Required work: Work through the material below and count the lines holding the word "collection"; give that count and nothing more.

Information shown:
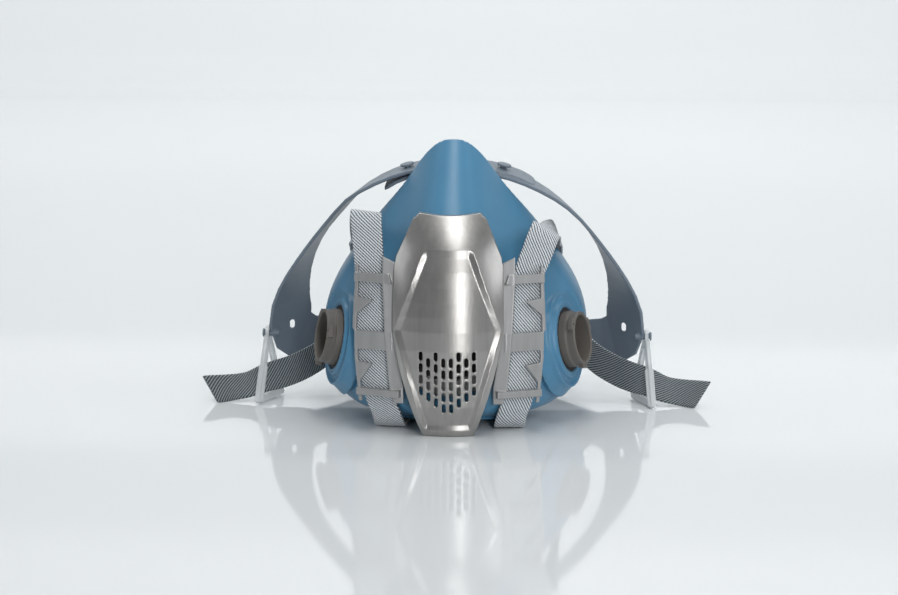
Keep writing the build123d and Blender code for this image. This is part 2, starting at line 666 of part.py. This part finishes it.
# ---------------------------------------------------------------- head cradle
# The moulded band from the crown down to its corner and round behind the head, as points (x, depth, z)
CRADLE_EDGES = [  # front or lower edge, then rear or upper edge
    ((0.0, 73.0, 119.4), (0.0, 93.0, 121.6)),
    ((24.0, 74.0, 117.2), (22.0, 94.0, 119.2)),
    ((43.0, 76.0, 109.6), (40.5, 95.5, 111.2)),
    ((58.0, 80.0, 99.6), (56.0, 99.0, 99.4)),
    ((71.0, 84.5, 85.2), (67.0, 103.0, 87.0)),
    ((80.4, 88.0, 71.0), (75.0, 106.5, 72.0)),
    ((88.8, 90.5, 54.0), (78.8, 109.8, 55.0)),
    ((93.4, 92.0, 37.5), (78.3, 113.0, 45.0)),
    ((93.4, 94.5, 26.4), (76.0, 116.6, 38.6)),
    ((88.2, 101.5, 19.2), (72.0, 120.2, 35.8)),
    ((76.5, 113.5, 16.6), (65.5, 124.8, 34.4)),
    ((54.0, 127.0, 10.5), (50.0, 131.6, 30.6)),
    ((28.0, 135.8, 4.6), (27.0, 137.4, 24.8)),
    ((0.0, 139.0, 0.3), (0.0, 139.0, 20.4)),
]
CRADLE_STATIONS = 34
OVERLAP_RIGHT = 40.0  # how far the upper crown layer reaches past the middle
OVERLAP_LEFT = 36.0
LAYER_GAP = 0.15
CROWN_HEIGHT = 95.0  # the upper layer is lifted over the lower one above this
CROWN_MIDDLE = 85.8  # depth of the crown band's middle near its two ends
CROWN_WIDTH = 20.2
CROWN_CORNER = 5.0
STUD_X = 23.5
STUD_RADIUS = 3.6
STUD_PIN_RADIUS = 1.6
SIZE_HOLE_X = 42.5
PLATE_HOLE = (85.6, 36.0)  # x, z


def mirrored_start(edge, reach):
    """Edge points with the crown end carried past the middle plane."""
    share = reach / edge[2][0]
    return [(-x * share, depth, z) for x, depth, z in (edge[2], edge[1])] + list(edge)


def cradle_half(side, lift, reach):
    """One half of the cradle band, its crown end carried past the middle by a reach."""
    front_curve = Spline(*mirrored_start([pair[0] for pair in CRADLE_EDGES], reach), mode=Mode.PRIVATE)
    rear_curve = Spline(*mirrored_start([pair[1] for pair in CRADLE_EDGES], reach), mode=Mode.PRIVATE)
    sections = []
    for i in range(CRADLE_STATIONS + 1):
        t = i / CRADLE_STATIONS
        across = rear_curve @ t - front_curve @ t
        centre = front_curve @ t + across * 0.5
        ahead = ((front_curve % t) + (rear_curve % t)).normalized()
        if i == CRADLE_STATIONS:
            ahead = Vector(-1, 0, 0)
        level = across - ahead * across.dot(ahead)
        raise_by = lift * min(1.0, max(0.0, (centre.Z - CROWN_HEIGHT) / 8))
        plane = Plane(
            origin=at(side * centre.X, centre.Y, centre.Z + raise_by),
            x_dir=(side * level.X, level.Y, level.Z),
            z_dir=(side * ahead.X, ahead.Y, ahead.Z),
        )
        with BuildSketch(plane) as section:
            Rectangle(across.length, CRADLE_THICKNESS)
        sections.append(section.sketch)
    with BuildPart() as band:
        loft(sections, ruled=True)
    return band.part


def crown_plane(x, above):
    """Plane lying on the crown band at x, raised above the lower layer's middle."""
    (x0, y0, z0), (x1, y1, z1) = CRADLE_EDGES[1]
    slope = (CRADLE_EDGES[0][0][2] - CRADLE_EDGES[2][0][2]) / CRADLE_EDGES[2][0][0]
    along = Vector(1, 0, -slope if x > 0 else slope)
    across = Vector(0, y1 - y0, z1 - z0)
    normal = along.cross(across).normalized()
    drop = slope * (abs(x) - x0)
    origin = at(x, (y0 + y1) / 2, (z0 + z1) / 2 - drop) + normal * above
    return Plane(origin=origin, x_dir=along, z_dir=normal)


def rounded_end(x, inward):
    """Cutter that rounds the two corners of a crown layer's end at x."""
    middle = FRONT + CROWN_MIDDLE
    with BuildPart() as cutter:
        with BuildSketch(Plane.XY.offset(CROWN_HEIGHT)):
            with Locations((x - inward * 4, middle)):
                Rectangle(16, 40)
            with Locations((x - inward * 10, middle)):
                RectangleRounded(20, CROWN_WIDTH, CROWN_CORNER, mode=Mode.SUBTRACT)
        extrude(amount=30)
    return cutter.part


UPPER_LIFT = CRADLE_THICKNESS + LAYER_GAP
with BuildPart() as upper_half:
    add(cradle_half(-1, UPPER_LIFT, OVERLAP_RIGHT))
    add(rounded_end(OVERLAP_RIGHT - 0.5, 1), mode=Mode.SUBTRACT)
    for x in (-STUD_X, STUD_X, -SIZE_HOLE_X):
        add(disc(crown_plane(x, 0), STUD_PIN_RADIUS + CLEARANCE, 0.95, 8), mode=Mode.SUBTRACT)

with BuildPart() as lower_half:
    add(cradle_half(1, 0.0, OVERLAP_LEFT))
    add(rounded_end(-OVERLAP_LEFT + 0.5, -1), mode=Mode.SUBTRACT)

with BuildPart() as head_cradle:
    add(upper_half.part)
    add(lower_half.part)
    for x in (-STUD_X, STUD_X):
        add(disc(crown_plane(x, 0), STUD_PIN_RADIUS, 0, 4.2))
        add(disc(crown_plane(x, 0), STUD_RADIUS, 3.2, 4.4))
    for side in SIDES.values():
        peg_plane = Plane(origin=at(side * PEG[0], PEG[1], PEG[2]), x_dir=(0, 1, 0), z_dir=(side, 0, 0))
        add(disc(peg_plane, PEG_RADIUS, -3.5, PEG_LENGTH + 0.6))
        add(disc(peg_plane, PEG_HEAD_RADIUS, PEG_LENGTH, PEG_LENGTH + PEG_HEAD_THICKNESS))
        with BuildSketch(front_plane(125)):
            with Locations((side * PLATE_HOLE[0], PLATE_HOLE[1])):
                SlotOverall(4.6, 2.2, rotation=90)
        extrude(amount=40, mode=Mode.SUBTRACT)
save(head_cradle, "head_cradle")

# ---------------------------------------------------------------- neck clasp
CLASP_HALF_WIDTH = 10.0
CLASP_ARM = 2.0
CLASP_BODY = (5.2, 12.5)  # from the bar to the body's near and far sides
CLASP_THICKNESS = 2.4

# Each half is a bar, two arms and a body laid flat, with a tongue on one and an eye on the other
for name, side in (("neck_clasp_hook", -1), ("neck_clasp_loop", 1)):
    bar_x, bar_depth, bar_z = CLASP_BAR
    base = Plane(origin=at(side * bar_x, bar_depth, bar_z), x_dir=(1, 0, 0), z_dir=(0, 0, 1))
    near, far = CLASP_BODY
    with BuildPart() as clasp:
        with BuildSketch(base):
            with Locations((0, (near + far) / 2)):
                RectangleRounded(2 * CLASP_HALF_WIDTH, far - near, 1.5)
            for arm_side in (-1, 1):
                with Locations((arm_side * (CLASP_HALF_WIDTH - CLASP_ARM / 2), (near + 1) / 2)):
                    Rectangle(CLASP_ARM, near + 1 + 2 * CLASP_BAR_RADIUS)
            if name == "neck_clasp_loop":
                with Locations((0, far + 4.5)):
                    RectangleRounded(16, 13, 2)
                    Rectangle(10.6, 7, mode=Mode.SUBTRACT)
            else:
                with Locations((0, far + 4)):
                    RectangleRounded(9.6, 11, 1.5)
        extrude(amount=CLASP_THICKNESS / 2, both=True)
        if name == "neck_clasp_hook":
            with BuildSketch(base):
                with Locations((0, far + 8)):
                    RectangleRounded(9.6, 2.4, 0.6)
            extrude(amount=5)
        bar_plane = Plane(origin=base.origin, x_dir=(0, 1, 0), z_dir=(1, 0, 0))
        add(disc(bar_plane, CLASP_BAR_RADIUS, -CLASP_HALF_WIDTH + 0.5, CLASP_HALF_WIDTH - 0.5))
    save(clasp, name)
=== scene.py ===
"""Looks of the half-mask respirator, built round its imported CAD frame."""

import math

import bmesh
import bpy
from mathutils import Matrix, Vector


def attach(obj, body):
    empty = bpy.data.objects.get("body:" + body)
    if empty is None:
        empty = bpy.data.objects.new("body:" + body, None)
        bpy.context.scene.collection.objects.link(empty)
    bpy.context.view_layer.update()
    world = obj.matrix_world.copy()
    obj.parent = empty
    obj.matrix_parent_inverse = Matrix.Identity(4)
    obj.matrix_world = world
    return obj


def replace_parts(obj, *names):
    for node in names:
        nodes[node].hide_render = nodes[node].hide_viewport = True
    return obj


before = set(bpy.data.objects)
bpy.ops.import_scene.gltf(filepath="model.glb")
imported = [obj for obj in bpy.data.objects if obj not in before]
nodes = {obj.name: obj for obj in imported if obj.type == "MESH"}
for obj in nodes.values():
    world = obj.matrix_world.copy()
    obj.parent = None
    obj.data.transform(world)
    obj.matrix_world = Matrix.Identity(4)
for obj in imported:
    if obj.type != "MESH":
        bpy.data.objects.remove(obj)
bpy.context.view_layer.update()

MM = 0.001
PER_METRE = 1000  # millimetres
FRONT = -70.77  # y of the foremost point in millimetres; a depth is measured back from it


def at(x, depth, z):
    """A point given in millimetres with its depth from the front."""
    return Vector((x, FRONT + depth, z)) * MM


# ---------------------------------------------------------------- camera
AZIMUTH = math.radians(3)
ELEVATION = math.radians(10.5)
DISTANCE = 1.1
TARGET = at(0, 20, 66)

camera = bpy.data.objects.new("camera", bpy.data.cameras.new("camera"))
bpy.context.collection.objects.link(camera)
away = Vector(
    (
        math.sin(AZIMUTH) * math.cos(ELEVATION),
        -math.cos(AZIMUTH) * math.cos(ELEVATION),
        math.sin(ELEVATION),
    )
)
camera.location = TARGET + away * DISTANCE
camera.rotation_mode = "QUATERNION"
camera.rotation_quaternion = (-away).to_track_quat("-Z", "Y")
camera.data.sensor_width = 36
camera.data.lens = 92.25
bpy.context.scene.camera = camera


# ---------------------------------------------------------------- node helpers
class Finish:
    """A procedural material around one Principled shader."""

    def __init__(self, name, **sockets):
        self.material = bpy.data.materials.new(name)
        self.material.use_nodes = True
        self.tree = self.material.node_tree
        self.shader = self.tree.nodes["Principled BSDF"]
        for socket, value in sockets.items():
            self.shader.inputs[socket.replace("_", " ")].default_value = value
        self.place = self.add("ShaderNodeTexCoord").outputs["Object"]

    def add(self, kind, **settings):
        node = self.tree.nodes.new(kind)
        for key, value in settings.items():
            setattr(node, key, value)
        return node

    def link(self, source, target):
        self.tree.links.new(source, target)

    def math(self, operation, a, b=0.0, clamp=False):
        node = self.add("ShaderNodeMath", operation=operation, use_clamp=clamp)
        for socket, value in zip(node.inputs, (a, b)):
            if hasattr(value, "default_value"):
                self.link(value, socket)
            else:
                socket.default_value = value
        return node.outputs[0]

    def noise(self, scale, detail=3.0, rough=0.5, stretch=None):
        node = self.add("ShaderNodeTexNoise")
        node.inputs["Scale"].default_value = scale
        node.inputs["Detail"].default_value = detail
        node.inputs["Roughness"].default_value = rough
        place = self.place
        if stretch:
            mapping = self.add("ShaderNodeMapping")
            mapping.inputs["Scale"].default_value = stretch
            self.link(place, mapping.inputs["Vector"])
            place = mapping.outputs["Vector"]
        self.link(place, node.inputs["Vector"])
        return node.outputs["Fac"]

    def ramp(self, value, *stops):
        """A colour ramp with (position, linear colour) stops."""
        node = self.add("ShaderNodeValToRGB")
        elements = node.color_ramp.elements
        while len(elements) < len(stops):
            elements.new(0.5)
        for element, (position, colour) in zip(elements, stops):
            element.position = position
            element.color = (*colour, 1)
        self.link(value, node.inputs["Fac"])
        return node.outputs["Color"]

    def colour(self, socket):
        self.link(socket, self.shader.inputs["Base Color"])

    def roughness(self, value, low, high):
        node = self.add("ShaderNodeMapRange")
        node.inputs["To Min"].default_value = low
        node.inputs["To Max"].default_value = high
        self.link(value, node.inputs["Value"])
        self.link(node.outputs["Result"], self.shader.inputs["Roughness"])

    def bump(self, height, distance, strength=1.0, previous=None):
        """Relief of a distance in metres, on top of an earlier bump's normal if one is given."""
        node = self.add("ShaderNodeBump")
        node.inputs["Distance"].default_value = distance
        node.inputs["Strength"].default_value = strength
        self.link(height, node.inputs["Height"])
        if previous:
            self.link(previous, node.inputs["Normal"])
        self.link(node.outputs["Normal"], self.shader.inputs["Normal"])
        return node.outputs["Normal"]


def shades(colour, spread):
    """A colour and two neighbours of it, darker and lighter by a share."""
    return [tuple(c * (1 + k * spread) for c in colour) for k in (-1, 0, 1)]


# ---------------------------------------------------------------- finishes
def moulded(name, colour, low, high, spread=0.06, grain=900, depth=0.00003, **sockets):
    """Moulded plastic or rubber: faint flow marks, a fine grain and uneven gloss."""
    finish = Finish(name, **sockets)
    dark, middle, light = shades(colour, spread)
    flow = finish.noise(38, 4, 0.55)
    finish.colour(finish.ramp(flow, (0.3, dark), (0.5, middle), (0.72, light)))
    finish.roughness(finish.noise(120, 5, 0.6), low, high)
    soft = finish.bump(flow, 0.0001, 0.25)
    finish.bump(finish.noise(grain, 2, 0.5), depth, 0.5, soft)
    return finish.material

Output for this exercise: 2